**REQUEST:** Repeat only the lines running from the beginning of the material through the line that contains "flake_seed = 11".

· · ·

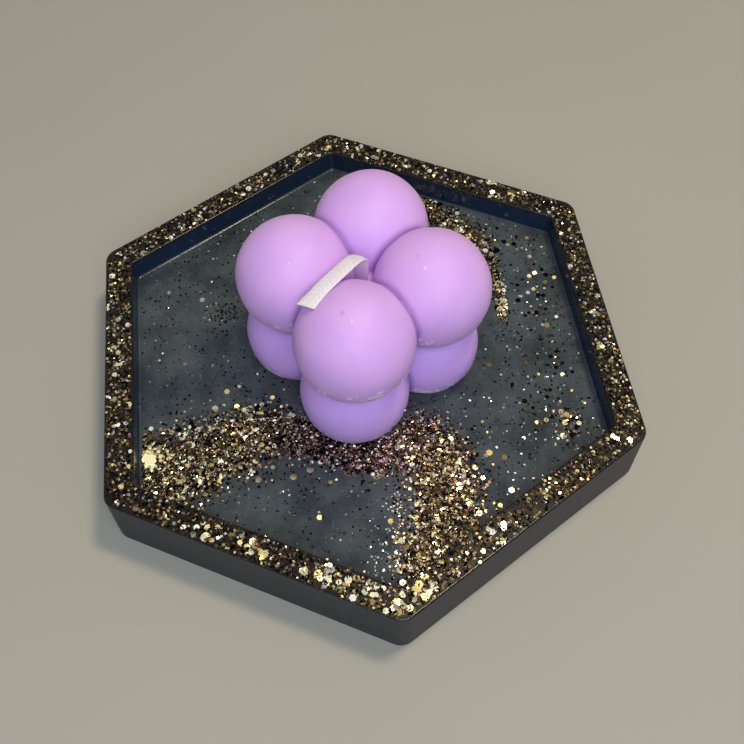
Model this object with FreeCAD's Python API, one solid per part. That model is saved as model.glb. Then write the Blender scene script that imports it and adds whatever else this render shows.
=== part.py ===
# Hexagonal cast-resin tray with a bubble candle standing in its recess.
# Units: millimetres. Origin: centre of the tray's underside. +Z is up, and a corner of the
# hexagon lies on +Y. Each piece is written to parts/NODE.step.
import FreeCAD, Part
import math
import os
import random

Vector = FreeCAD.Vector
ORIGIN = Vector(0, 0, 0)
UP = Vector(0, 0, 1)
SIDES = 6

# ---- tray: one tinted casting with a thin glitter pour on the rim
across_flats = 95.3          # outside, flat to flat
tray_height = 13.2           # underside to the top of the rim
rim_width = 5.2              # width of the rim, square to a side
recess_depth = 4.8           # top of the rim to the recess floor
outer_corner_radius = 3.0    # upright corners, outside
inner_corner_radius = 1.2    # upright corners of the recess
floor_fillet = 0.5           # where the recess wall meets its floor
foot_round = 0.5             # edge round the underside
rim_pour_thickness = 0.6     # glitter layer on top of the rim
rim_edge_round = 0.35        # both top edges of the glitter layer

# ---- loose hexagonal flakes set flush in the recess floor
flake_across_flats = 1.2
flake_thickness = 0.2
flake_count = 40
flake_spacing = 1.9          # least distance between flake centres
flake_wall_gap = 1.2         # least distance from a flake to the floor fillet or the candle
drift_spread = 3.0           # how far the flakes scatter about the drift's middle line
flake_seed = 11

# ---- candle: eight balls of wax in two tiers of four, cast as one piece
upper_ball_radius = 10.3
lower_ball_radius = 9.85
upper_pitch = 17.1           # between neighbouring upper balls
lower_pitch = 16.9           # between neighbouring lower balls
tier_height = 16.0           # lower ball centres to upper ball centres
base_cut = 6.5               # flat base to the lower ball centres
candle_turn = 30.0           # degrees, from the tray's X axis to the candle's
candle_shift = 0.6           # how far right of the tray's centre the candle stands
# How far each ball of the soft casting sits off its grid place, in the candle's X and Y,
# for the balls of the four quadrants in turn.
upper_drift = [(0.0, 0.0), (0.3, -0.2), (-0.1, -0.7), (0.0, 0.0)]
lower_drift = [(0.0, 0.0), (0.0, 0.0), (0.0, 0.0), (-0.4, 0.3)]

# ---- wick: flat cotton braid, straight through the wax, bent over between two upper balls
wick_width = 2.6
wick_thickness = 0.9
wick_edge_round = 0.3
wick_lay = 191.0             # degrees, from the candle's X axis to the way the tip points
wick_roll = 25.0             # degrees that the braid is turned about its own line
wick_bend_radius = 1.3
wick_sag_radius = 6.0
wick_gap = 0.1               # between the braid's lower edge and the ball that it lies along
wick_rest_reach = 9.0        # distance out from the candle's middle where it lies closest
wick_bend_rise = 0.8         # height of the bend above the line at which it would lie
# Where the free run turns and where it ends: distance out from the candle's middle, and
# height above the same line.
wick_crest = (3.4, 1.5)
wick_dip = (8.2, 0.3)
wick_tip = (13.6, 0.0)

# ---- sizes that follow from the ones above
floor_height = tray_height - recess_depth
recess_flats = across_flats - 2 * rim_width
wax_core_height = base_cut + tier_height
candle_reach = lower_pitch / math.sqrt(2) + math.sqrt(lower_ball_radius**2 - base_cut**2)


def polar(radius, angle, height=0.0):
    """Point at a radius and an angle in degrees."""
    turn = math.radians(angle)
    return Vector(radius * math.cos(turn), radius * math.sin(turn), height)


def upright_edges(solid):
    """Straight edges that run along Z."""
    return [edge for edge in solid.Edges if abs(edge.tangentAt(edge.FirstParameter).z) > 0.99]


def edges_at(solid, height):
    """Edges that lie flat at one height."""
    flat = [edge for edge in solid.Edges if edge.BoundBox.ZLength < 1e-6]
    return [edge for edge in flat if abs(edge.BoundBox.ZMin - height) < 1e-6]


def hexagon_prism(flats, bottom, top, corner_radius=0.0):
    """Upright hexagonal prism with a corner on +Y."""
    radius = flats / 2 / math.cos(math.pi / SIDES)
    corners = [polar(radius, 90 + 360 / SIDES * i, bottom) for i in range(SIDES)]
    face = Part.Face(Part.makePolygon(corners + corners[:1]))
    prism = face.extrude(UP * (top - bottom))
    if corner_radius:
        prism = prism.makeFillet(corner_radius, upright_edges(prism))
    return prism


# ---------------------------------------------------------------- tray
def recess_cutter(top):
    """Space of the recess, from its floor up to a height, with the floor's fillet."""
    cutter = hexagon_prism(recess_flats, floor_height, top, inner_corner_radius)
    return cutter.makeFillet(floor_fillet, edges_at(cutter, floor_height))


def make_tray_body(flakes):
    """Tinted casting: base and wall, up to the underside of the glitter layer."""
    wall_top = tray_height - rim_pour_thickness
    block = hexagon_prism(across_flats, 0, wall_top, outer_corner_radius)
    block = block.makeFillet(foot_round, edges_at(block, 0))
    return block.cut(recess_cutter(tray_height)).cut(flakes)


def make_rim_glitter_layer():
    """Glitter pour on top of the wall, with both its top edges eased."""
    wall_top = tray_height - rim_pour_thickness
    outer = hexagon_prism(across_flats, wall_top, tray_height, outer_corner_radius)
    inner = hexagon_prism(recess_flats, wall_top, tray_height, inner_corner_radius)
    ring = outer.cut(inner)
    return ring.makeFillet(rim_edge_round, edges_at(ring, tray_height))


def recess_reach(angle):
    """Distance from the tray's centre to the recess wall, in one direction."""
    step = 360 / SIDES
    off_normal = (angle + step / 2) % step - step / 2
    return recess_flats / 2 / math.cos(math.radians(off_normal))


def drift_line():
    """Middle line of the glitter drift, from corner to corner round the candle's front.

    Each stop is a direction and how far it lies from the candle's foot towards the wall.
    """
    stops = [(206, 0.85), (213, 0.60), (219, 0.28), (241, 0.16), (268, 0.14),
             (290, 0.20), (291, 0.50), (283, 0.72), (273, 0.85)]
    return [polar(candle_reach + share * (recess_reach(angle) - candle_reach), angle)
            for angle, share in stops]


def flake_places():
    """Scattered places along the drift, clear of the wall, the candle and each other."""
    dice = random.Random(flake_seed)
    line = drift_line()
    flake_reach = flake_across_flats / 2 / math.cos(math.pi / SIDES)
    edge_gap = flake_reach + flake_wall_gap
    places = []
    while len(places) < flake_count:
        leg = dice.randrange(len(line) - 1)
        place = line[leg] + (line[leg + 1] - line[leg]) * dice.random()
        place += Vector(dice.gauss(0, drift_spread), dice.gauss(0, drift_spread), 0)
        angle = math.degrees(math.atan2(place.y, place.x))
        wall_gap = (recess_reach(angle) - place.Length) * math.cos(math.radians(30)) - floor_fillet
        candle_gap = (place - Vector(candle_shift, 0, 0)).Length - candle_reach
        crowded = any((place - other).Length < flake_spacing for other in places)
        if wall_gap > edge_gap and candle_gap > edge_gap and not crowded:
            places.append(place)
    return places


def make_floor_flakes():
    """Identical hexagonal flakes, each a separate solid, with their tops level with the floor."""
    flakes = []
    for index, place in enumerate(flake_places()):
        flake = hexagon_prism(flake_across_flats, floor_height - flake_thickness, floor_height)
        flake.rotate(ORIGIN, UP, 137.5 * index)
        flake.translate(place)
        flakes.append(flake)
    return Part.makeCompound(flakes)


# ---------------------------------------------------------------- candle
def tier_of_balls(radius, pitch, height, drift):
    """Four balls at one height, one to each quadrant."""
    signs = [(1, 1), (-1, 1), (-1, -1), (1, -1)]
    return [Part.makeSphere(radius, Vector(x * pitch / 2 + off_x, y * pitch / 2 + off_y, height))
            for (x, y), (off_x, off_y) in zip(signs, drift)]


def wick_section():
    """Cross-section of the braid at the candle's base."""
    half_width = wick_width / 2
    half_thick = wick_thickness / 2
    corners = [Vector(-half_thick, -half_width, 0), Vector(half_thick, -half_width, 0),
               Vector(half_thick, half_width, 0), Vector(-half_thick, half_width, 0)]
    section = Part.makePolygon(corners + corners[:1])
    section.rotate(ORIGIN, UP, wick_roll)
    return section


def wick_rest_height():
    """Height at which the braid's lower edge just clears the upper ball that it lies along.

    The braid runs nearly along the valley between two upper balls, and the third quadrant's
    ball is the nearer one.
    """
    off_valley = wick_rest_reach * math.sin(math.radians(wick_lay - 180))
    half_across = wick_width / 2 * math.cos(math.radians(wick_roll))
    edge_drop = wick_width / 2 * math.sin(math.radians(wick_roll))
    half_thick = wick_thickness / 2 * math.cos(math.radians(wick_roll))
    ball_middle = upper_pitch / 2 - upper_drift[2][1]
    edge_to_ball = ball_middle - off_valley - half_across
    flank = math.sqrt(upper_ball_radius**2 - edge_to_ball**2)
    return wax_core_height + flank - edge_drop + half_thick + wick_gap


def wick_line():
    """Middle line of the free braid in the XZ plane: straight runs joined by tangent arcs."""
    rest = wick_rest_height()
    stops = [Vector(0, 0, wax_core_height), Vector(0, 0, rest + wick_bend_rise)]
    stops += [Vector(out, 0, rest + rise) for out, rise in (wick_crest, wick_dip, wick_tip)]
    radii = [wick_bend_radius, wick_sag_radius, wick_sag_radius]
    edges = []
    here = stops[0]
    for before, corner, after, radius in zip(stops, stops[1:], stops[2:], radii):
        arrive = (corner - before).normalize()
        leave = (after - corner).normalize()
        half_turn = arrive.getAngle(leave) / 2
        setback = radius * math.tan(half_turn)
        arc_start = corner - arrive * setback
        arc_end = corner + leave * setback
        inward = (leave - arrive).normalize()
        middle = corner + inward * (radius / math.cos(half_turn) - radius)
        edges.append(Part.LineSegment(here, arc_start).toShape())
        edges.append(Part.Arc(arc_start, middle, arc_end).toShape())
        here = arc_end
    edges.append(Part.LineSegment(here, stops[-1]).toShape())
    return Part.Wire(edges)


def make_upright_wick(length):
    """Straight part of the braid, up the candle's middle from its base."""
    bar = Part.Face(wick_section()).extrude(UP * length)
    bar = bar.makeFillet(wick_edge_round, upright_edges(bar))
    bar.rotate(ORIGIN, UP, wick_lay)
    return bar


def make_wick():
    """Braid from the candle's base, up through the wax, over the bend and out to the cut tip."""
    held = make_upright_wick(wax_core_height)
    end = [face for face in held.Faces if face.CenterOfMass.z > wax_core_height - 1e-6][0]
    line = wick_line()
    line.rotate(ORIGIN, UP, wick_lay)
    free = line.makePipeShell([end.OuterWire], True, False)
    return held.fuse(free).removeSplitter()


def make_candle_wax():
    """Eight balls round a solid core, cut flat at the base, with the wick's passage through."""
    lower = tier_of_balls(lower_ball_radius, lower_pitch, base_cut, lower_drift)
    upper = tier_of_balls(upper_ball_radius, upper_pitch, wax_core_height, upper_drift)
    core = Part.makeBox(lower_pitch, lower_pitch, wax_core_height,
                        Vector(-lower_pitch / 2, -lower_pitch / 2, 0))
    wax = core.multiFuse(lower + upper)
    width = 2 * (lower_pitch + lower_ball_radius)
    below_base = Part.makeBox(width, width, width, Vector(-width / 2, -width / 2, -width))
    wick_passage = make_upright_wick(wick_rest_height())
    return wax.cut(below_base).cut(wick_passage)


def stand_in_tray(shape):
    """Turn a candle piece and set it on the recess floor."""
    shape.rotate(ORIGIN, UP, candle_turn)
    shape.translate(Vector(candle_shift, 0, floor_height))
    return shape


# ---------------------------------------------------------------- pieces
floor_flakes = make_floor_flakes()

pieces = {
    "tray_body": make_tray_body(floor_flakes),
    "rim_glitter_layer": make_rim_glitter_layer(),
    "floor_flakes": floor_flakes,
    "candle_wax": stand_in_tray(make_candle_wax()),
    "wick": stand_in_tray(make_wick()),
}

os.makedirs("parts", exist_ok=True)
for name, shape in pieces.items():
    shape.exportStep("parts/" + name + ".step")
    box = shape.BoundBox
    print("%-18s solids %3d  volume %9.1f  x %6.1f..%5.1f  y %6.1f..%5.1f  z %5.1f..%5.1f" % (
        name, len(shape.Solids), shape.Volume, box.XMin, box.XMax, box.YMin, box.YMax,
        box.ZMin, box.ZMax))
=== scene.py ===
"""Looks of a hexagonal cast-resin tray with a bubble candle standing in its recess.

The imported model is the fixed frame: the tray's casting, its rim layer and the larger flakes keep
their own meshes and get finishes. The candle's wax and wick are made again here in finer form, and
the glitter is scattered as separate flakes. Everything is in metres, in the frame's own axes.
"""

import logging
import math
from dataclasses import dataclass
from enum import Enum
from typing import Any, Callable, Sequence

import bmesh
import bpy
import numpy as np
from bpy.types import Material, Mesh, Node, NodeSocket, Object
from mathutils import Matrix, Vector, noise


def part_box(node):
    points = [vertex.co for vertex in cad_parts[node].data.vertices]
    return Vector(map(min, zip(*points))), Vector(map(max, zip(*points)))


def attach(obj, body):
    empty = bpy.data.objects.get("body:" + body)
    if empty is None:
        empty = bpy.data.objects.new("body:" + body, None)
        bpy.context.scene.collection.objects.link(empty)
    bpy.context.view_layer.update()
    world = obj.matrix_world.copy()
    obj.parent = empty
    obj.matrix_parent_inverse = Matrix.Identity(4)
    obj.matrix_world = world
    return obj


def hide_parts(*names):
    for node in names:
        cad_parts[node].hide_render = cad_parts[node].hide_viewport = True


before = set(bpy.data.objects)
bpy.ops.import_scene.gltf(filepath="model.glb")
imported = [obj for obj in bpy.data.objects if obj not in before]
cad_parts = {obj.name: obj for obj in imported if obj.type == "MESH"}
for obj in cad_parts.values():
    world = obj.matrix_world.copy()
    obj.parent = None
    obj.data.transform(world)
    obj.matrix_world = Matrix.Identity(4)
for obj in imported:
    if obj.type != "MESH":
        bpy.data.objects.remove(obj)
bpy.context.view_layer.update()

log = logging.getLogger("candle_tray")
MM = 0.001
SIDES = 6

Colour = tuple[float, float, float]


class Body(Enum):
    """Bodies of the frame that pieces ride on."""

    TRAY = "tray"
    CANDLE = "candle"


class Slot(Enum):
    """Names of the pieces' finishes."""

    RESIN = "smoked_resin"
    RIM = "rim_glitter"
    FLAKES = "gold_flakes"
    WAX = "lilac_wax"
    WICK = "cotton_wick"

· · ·

**SOLUTION TO THE PROBLEM:**
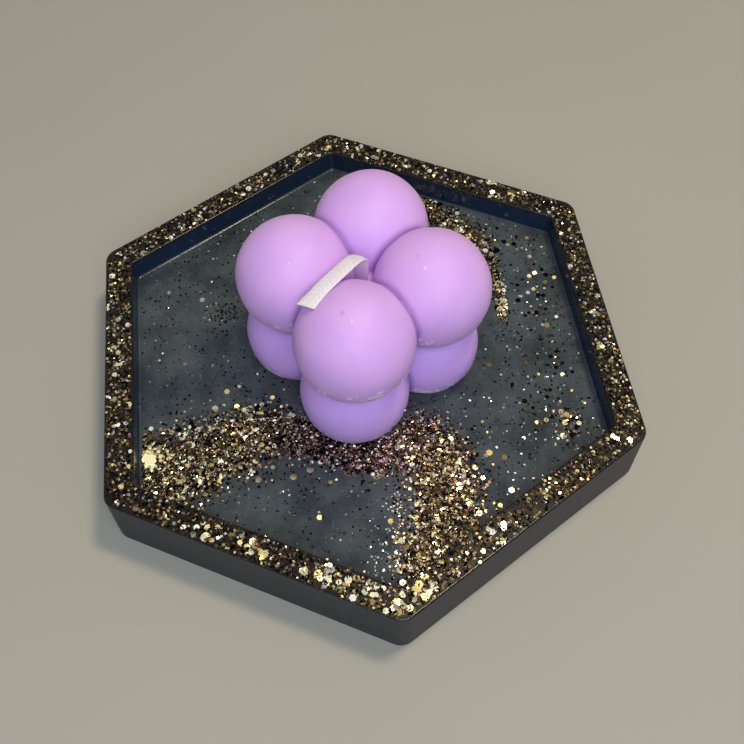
Model this object with FreeCAD's Python API, one solid per part. That model is saved as model.glb. Then write the Blender scene script that imports it and adds whatever else this render shows.
=== part.py ===
# Hexagonal cast-resin tray with a bubble candle standing in its recess.
# Units: millimetres. Origin: centre of the tray's underside. +Z is up, and a corner of the
# hexagon lies on +Y. Each piece is written to parts/NODE.step.
import FreeCAD, Part
import math
import os
import random

Vector = FreeCAD.Vector
ORIGIN = Vector(0, 0, 0)
UP = Vector(0, 0, 1)
SIDES = 6

# ---- tray: one tinted casting with a thin glitter pour on the rim
across_flats = 95.3          # outside, flat to flat
tray_height = 13.2           # underside to the top of the rim
rim_width = 5.2              # width of the rim, square to a side
recess_depth = 4.8           # top of the rim to the recess floor
outer_corner_radius = 3.0    # upright corners, outside
inner_corner_radius = 1.2    # upright corners of the recess
floor_fillet = 0.5           # where the recess wall meets its floor
foot_round = 0.5             # edge round the underside
rim_pour_thickness = 0.6     # glitter layer on top of the rim
rim_edge_round = 0.35        # both top edges of the glitter layer

# ---- loose hexagonal flakes set flush in the recess floor
flake_across_flats = 1.2
flake_thickness = 0.2
flake_count = 40
flake_spacing = 1.9          # least distance between flake centres
flake_wall_gap = 1.2         # least distance from a flake to the floor fillet or the candle
drift_spread = 3.0           # how far the flakes scatter about the drift's middle line
flake_seed = 11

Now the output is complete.